#### Task objective
Copy the lines from the start of the records below through the line containing "# the whole", both included, and leave out the pictures.

#### Supplied material
[Begin]

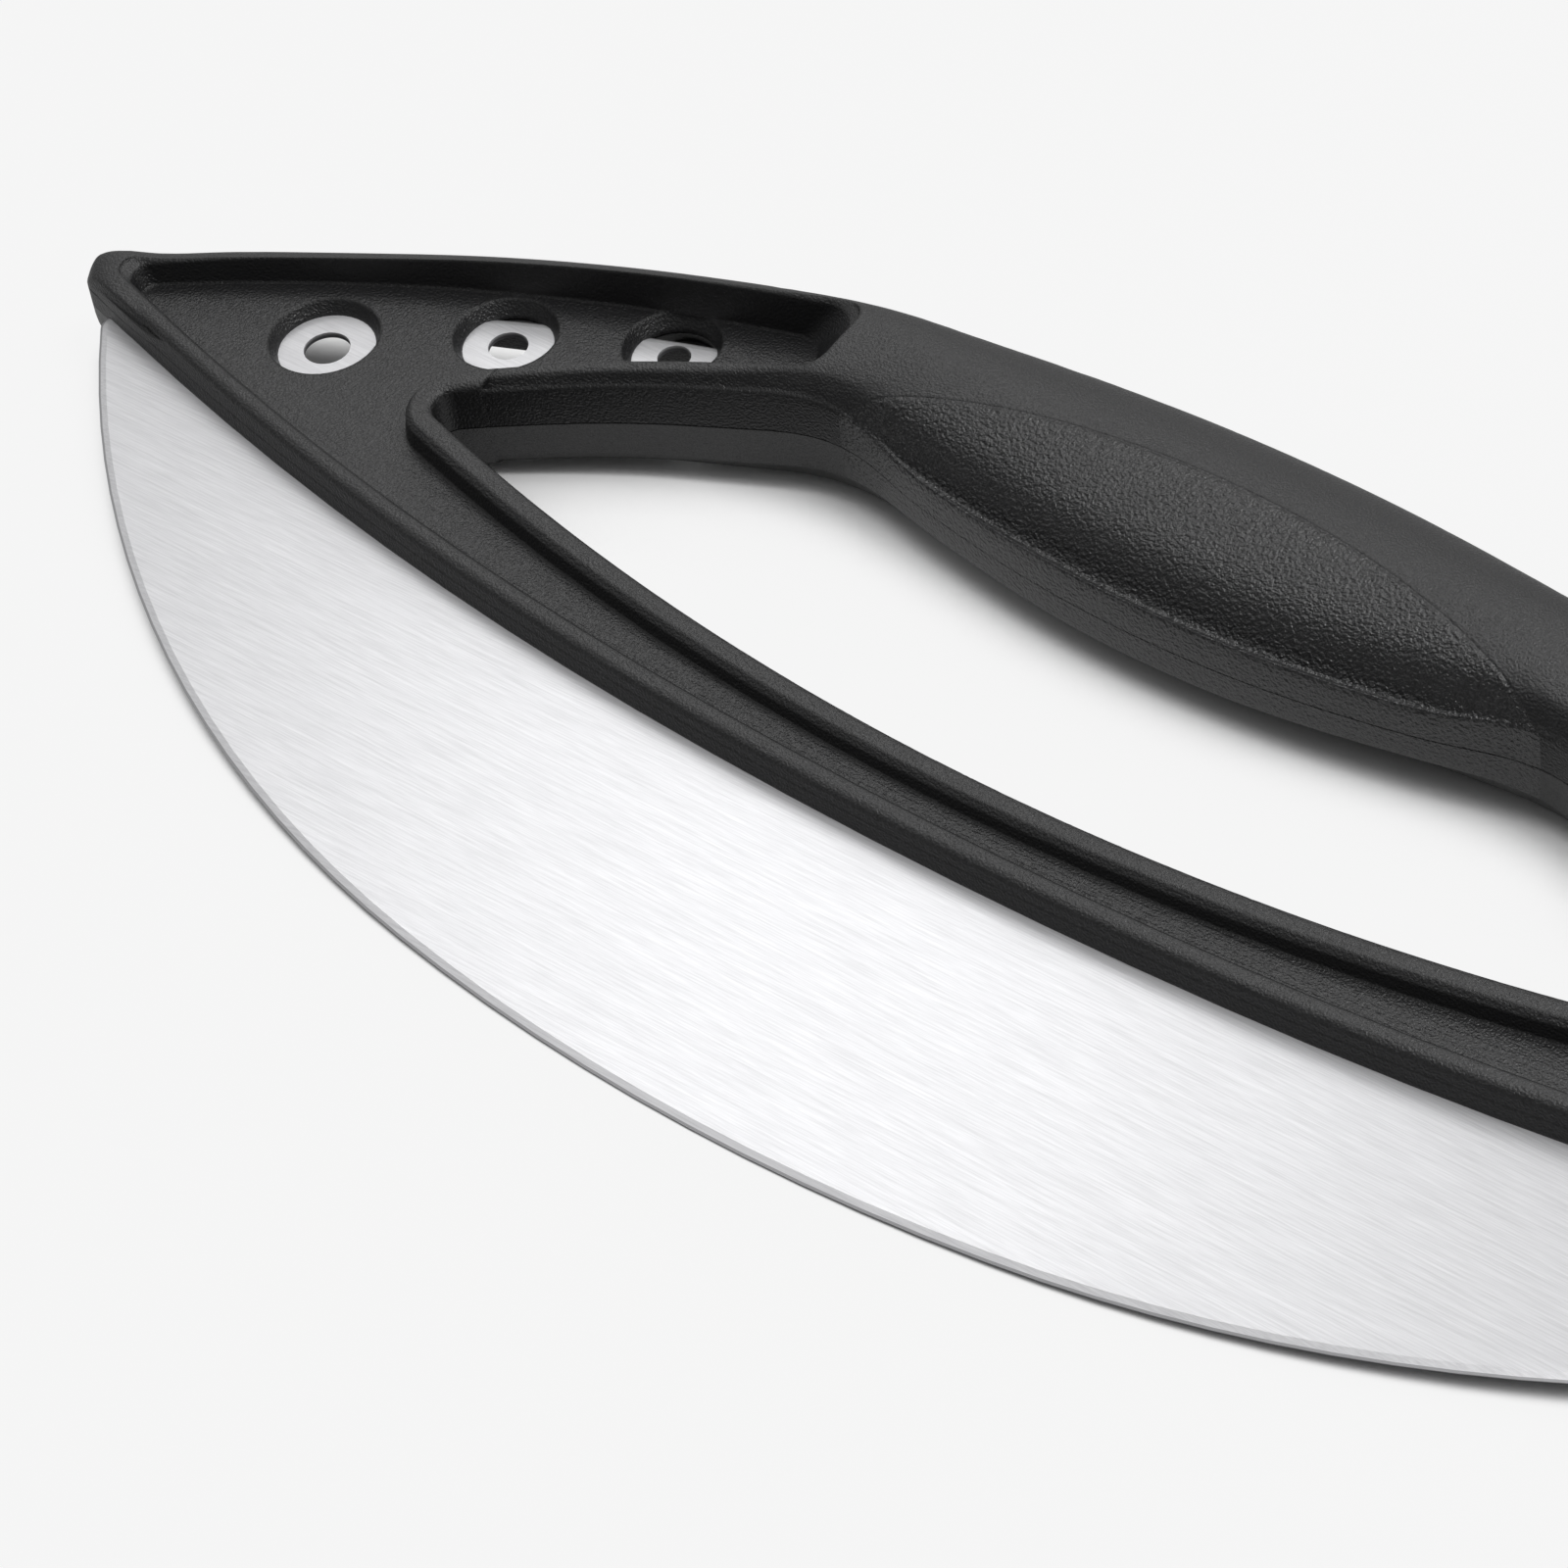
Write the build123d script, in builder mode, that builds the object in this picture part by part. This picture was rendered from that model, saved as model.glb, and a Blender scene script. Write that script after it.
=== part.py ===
from build123d import *
from math import asin, atan2, cos, degrees, exp, log, pi, radians, sin, sqrt, tan
import os

# A rocking pizza slicer: a crescent of sheet steel moulded into a black plastic
# frame. The frame closes a loop: a channel-shaped bar along the steel, a recessed
# panel with three hang holes at each end, and an oval handle over the finger window.
# The tool is drawn flat, with X along its length, Y from the steel towards the
# handle and Z through its thickness, and z = 0 in the middle of the steel sheet.
# The spine, where steel and plastic meet, passes through the origin. At the end
# the whole tool is laid down as it rests on a table.

# Driving sizes, in millimetres.

# Steel sheet.
sheet_thickness = 1.0
edge_depth = 51.2
edge_radius = 305.0
edge_turn_x = 48.5
edge_end_radius = 205.0
bevel_width = 1.2
edge_land = 0.16
sheet_cover = 4.0
sheet_inset = 8.0
horn_end_x = 80.0
hang_bore_diameters = [7.0, 6.0, 5.0]
hang_bore_places = [(136.7, 34.2), (113.8, 48.9), (91.2, 60.0)]

# Outline of the frame.
spine_radius = 790.0
spine_turn_x = 49.0
spine_end_radius = 590.0
arch_apex_y = 86.6
arch_radius = 297.0
nose_radius = 3.4

# Thickness of the frame, from the middle of the sheet to one face.
spine_half_thickness = 5.1
arch_half_thickness = 12.0
handle_swell = 2.6
floor_cover = 2.4

# Rims round the recess, and the finger window.
bar_rim_width = 4.6
arch_rim_width = 5.0
window_rim_width = 4.4
window_low_y = 12.8
window_low_radius = 414.0
window_top_y = 70.2
window_top_radius = 173.0
window_corner_radius = 3.0
recess_end_x = 71.0
recess_ramp_length = 7.5
recess_corner_radius = 2.5
recess_end_radius = 4.5
wall_spread = 0.5
brim_depth = 0.9
brim_width = 0.8
horn_corner_radius = 3.0
crest_round = 1.2
collar_diameters = [16.8, 15.8, 14.8]
collar_narrowing = 2.2

# Handle and its soft pad.
belly_y = 50.0
belly_radius = 190.0
belly_blend = 1.2
pad_thickness = 2.2
pad_top_y = 70.2
pad_radius = 152.0

# Angles, in degrees.
bar_draft = 10.0

# Shapes without a unit: the powers of the superellipse across the arch.
oval_power = 2.0
arm_power = 3.2
rim_power = 6.0
arm_start_share = 0.6
arm_end_share = 1.3
tip_depth_share = 0.85
nose_height_share = 0.55
ramp_shares = [0.0, 0.75, 0.9, 1.0]
overrun = 60.0
section_steps = 8

# Places that follow from the sizes above.
arch_centre_y = arch_apex_y - arch_radius
window_low_centre_y = window_low_y + window_low_radius
window_top_centre_y = window_top_y - window_top_radius
belly_centre_y = belly_y + belly_radius
floor_height = sheet_thickness / 2 + floor_cover
thickness_slope = (arch_half_thickness - spine_half_thickness) / arch_apex_y


def rocker(low_y, radius, turn_x, end_radius):
    """A long curve of a middle arc and a tighter end arc, tangent at turn_x.

    Gives the point where they meet and the centre of the end arc.
    """
    lean = asin(turn_x / radius)
    turn = (turn_x, low_y + radius * (1 - cos(lean)))
    centre = (turn_x - end_radius * sin(lean), turn[1] + end_radius * cos(lean))
    return turn, centre


def meet(centre_a, radius_a, centre_b, radius_b):
    """The right-hand point where two circles cross, a above b."""
    across, down = centre_b[0] - centre_a[0], centre_b[1] - centre_a[1]
    gap = sqrt(across**2 + down**2)
    along = (radius_a**2 - radius_b**2 + gap**2) / (2 * gap)
    side = sqrt(radius_a**2 - along**2)
    ux, uy = across / gap, down / gap
    return (centre_a[0] + ux * along - uy * side, centre_a[1] + uy * along + ux * side)


def between(centre, radius, start, end):
    """The point of an arc halfway between two of its points."""
    mid_x = (start[0] + end[0]) / 2 - centre[0]
    mid_y = (start[1] + end[1]) / 2 - centre[1]
    size = sqrt(mid_x**2 + mid_y**2)
    return (centre[0] + mid_x / size * radius, centre[1] + mid_y / size * radius)


def flip(point):
    return (-point[0], point[1])


def crescent(low_y, radius, turn_x, end_radius, top_radius):
    """Outline between a rocker curve below and a circle of the arch above."""
    turn, centre = rocker(low_y, radius, turn_x, end_radius)
    tip = meet(centre, end_radius, (0, arch_centre_y), top_radius)
    mid = between(centre, end_radius, turn, tip)
    ThreePointArc(flip(turn), (0, low_y), turn)
    ThreePointArc(turn, mid, tip)
    ThreePointArc(tip, (0, arch_centre_y + top_radius), flip(tip))
    ThreePointArc(flip(tip), flip(mid), flip(turn))


def window_outline(grow):
    """The finger window without the handle's belly, grown on all sides."""
    round_radius = window_corner_radius + grow
    low_centre, low_radius = (0, window_low_centre_y), window_low_radius + grow
    top_centre, top_radius = (0, window_top_centre_y), window_top_radius + grow
    centre = meet(
        low_centre, low_radius - round_radius, top_centre, top_radius - round_radius
    )
    low_end = between(low_centre, low_radius, centre, centre)
    top_end = between(top_centre, top_radius, centre, centre)
    corner = between(centre, round_radius, low_end, top_end)
    ThreePointArc(flip(low_end), (0, window_low_y - grow), low_end)
    ThreePointArc(low_end, corner, top_end)
    ThreePointArc(top_end, (0, window_top_y + grow), flip(top_end))
    ThreePointArc(flip(top_end), flip(corner), flip(low_end))


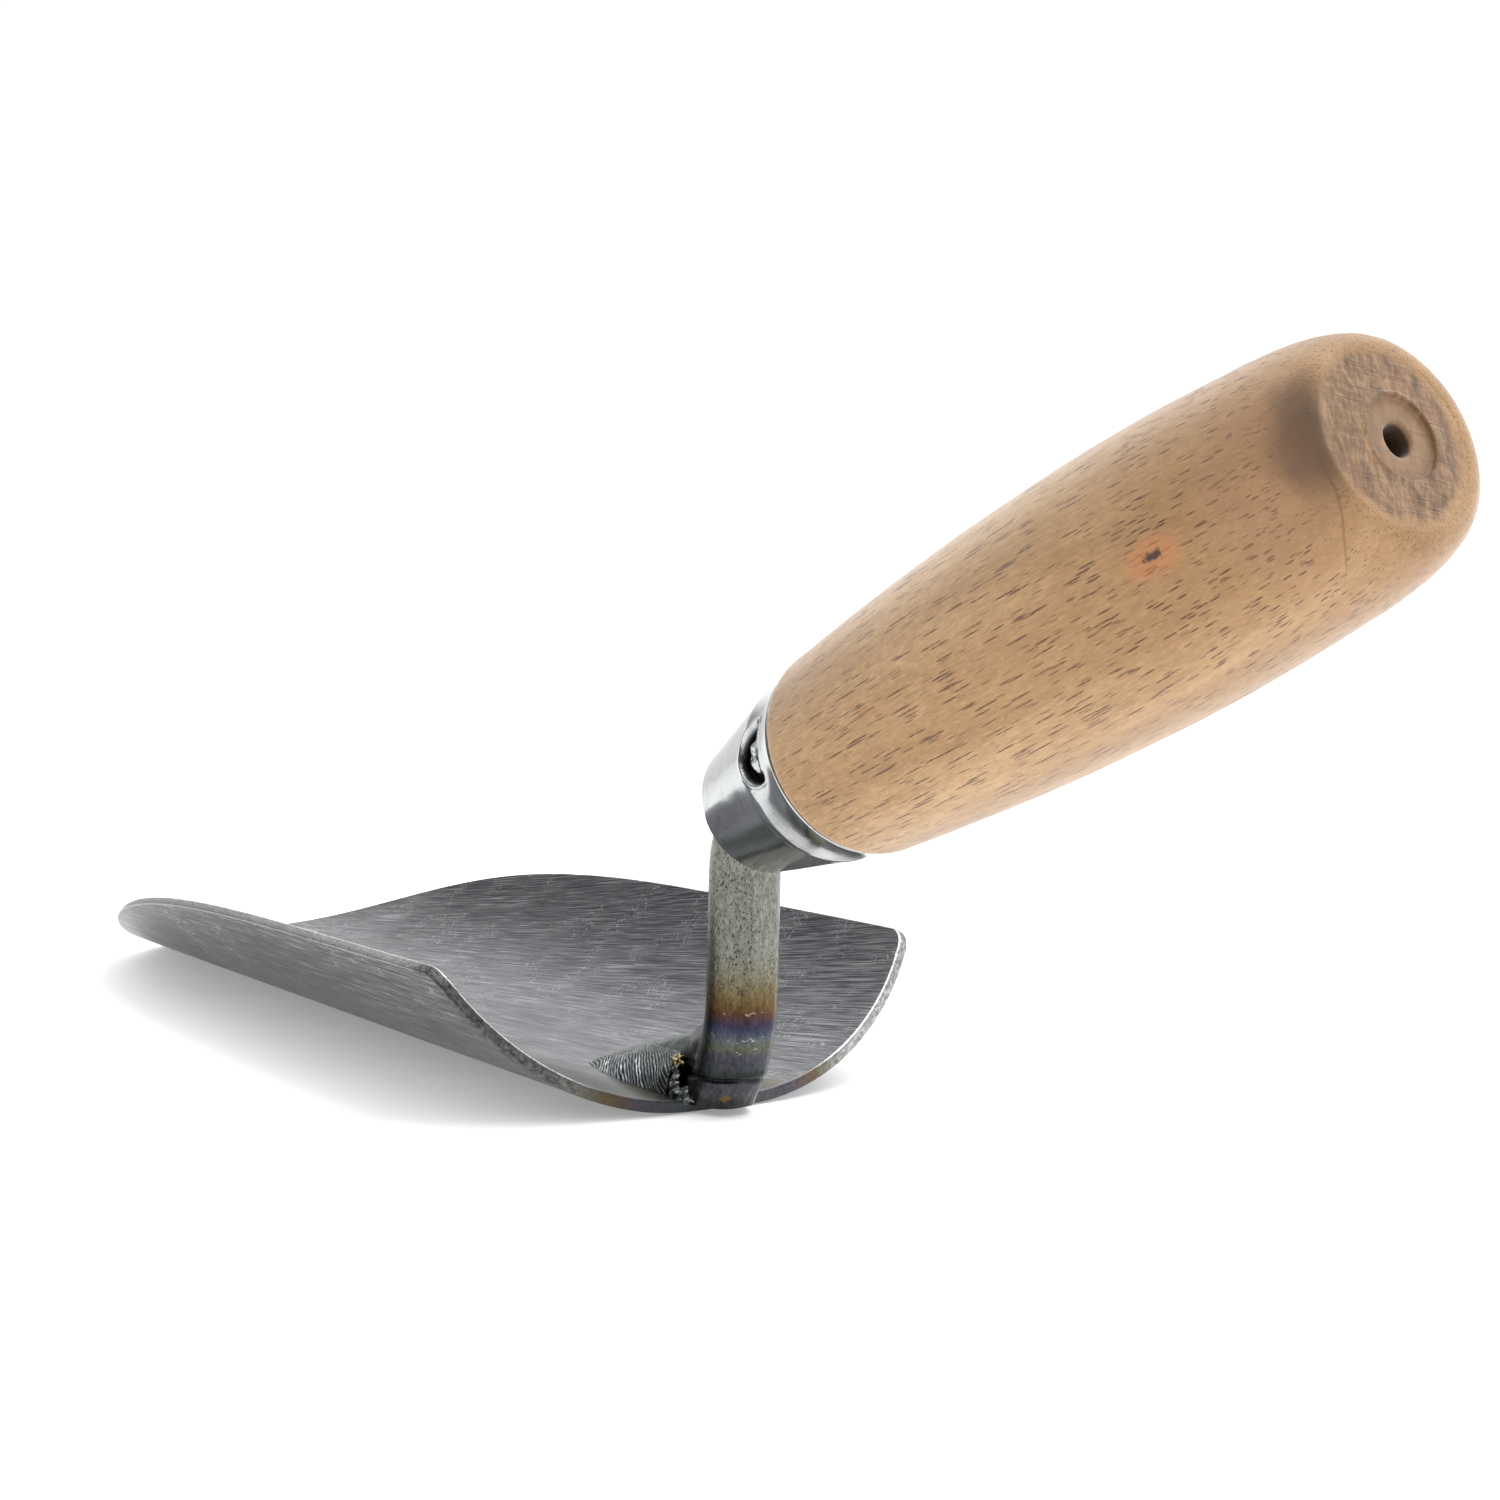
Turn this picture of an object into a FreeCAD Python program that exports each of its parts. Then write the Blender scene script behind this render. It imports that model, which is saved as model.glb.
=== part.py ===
import FreeCAD, Part
import math
import os

# Hand trowel with a rolled (trough shaped) steel blade, a gooseneck shank, a ferrule and a
# turned wooden handle.  Millimetres.
# Working frame: X = 0 at the middle of the blade's heel edge, tip towards -X, handle towards +X,
# Z = 0 on the inner face of the blade's flat bottom strip, Y across the blade.

V = FreeCAD.Vector

# ---- blade: sheet rolled lengthwise -------------------------------------------------------
SHEET_T = 1.8            # sheet thickness
BLADE_LEN = 175.0        # heel to tip along the middle
BLADE_HALF_W = 46.6      # half of the flat (developed) width at the heel
FLAT_HALF_W = 5.0        # half width of the flat strip along the bottom
ROLL_R = 39.8            # inner radius of the rolled sides
TAPER = 0.047            # share of the width lost from heel to tip
TIP_POWER = 4.9          # how late the sides turn in towards the tip
TIP_ROUND = 1.6          # how blunt the tip is
HEEL_SWEEP = 9.4         # how far the heel corners lie ahead of the heel's middle
HEEL_CORNER_R = 2.5      # rounding of the heel corners
SIDE_STATIONS = 22       # outline points along each side, from heel corner to tip
HEEL_STATIONS = 6        # outline points from the middle of the heel to each corner
WRAP_SPARE = 6.0         # how far the untrimmed trough runs past the blank's widest point
END_SPARE = 10.0         # how far it runs past heel and tip
TRIM_SPARE = 1.5         # how far the trimming walls reach off both faces of the sheet

# ---- shank: one round rod, foot + elbow + neck + gooseneck + tang ---------------------------
ROD_R = 5.0
NECK_X = 5.0             # the straight neck stands just behind the heel edge
ELBOW_BOTTOM_Z = -0.8    # the elbow hooks over the heel edge and is dressed off at this level
ELBOW_TOP_Z = 15.2       # where the straight neck starts to lean forwards
ELBOW_R = 24.0           # centreline radius of that lean
LEAN_END = 68.0          # degrees of lean at the buried lower end of the rod
GOOSE_R = 12.0           # centreline radius of the bend into the handle
FOOT_LEN = 27.0          # forged foot lying on the blade
FOOT_ROOT_X = -3.0
FOOT_ROOT = (3.8, 4.9)   # half width and half height of the foot's oval at its root
FOOT_ROOT_Z = 4.5
FOOT_TIP = (3.3, 1.6)    # the same at its tip, sunk so that only a low oval cap is left
FOOT_TIP_Z = -0.3
TANG_START = 4.0         # the tang's taper starts this far inside the ferrule's rim
TANG_END_R = 3.0
OVAL_HALF_STEPS = 12     # points on half an oval of the foot
DRESS_BOX = (80.0, 40.0, 40.0)   # block that dresses the elbow's underside flat
DRESS_X = -60.0          # its end towards the tip
TANG_IN_WOOD = 58.0      # tang length past the ferrule's rim

# ---- handle and ferrule, both turned on one raised axis --------------------------------------
AXIS_X = 29.3            # middle of the ferrule's rim
AXIS_Z = 50.9
AXIS_TILT = 23.6         # degrees above the blade
FERRULE_LEN = 24.0
FERRULE_RIM_R = 13.8
FERRULE_KNEE_R = 12.85   # cone ends here and the steeper-sided rim begins
FERRULE_KNEE = 6.5       # distance of that knee from the rim
FERRULE_NOSE_R = 9.2
FERRULE_WALL = 1.0
FERRULE_NOSE_ROUND = 1.2
FERRULE_HOLE_R = 7.0      # wide enough for the rod, which is still bending as it enters
STAKE_MID = 4.3          # crescent shaped stake: chord distance from the rim
STAKE_HALF_LEN = 4.5
STAKE_BULGE = 4.4
STAKE_WIDTH = 2.0
STAKE_ROLL = 79.0        # degrees from the top towards -Y
STAKE_BASE_R = 9.0       # the stake's cutter starts this far off the axis
STAKE_REACH = 8.0        # and is this long

WOOD_LEN = 98.0          # ferrule rim to butt
WOOD_NOSE_R = 13.0       # shoulder beside the ferrule
WOOD_NOSE_ROUND = (0.45, 13.85)
WOOD_SHOULDER = (1.5, 14.25)
WOOD_BELLY = (54.0, 16.42)
WOOD_WAIST = (81.6, 15.2)
WOOD_BACK = (89.0, 14.5)
WOOD_CROWN = (93.4, 13.6)
WOOD_BUTT_ROUND = (95.94, 12.46)
WOOD_FACE_R = 10.6
RECESS_R = 4.75          # shallow recess in the butt face
RECESS_DEPTH = 0.5
BUTT_HOLE_R = 1.8
BUTT_HOLE_DEPTH = 8.0
BORE_SPARE = 1.0         # how far the cutters for recess and hole stand out of the face

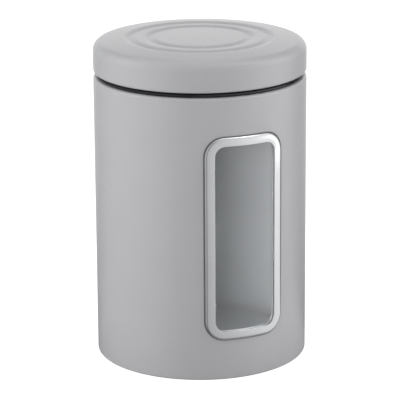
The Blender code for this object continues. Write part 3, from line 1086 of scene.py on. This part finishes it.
class CANISTER_OT_stage(bpy.types.Operator):
    """Set the floor, the soft lights and the camera"""
    bl_idname = "canister.stage"
    bl_label = "Stage"

    def execute(self, context):
        settings = context.scene.canister_stage
        self.floor(context, settings)
        self.lights(context, settings)
        self.camera(context, settings)
        return {"FINISHED"}

    def floor(self, context, settings):
        bpy.ops.object.select_all(action="DESELECT")
        bpy.ops.mesh.primitive_plane_add(size=FLOOR_SIZE, location=(0, 0, 0))
        floor = context.object
        floor.name = "floor"
        floor.data.materials.append(pale_floor(context.scene.canister_colours, settings.turn))

    def lights(self, context, settings):
        aim = (0.0, 0.0, context.scene.canister_lid.top / 2)
        for name, bearing, distance, height, size, power, shown in SOFTBOXES:
            angle = settings.turn + math.radians(bearing)
            place = (distance * math.sin(angle), -distance * math.cos(angle), height)
            softbox(name, size, power, shown, place, aim)
        studio_world(context.scene, settings.turn)
        context.scene.view_settings.view_transform = "Standard"

    def camera(self, context, settings):
        data = bpy.data.cameras.new("camera")
        data.lens = settings.lens
        data.sensor_width = 36.0
        data.clip_start = 0.01
        camera = bpy.data.objects.new("camera", data)
        context.collection.objects.link(camera)
        bearing = Matrix.Rotation(settings.turn, 4, "Z")
        stand = Matrix.Translation((0.0, -settings.distance, settings.height))
        pan = Matrix.Rotation(settings.pan, 4, "Z")
        tilt = Matrix.Rotation(math.pi / 2 - settings.pitch, 4, "X")
        roll = Matrix.Rotation(settings.roll, 4, "Z")
        camera.matrix_world = bearing @ stand @ pan @ tilt @ roll
        context.scene.camera = camera


class CANISTER_PT_sidebar(bpy.types.Panel):
    """Lists the pieces and their sizes"""
    bl_idname = "CANISTER_PT_sidebar"
    bl_label = "Storage canister"
    bl_space_type = "VIEW_3D"
    bl_region_type = "UI"
    bl_category = "Canister"

    def draw(self, context):
        for operator in OPERATORS:
            self.layout.operator(operator.bl_idname)
        for name, group in GROUPS:
            box = self.layout.box()
            box.label(text=name.replace("_", " ").capitalize())
            settings = getattr(context.scene, name)
            for key in group.__annotations__:
                box.prop(settings, key)


GROUPS = (
    ("canister_body", CanisterBody),
    ("canister_ring", CanisterRing),
    ("canister_window", CanisterWindow),
    ("canister_lid", CanisterLid),
    ("canister_colours", CanisterColours),
    ("canister_stage", CanisterStage),
)

OPERATORS = (
    CANISTER_OT_body_wall,
    CANISTER_OT_base,
    CANISTER_OT_mouth_ring,
    CANISTER_OT_bezel,
    CANISTER_OT_window_seal,
    CANISTER_OT_pane,
    CANISTER_OT_retainer,
    CANISTER_OT_lid_cap,
    CANISTER_OT_plug,
    CANISTER_OT_lid_seal,
    CANISTER_OT_stage,
)


def register():
    for name, group in GROUPS:
        bpy.utils.register_class(group)
        setattr(bpy.types.Scene, name, bpy.props.PointerProperty(type=group))
    for operator in OPERATORS:
        bpy.utils.register_class(operator)
    bpy.utils.register_class(CANISTER_PT_sidebar)


def unregister():
    bpy.utils.unregister_class(CANISTER_PT_sidebar)
    for operator in reversed(OPERATORS):
        bpy.utils.unregister_class(operator)
    for name, group in reversed(GROUPS):
        delattr(bpy.types.Scene, name)
        bpy.utils.unregister_class(group)


def main():
    """Register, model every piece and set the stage."""
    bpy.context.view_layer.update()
    register()
    for operator in OPERATORS:
        group, name = operator.bl_idname.split(".")
        getattr(getattr(bpy.ops, group), name)()


if __name__ == "__main__":
    main()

[End]

#### Final result
Write the build123d script, in builder mode, that builds the object in this picture part by part. This picture was rendered from that model, saved as model.glb, and a Blender scene script. Write that script after it.
=== part.py ===
from build123d import *
from math import asin, atan2, cos, degrees, exp, log, pi, radians, sin, sqrt, tan
import os

# A rocking pizza slicer: a crescent of sheet steel moulded into a black plastic
# frame. The frame closes a loop: a channel-shaped bar along the steel, a recessed
# panel with three hang holes at each end, and an oval handle over the finger window.
# The tool is drawn flat, with X along its length, Y from the steel towards the
# handle and Z through its thickness, and z = 0 in the middle of the steel sheet.
# The spine, where steel and plastic meet, passes through the origin. At the end
# the whole tool is laid down as it rests on a table.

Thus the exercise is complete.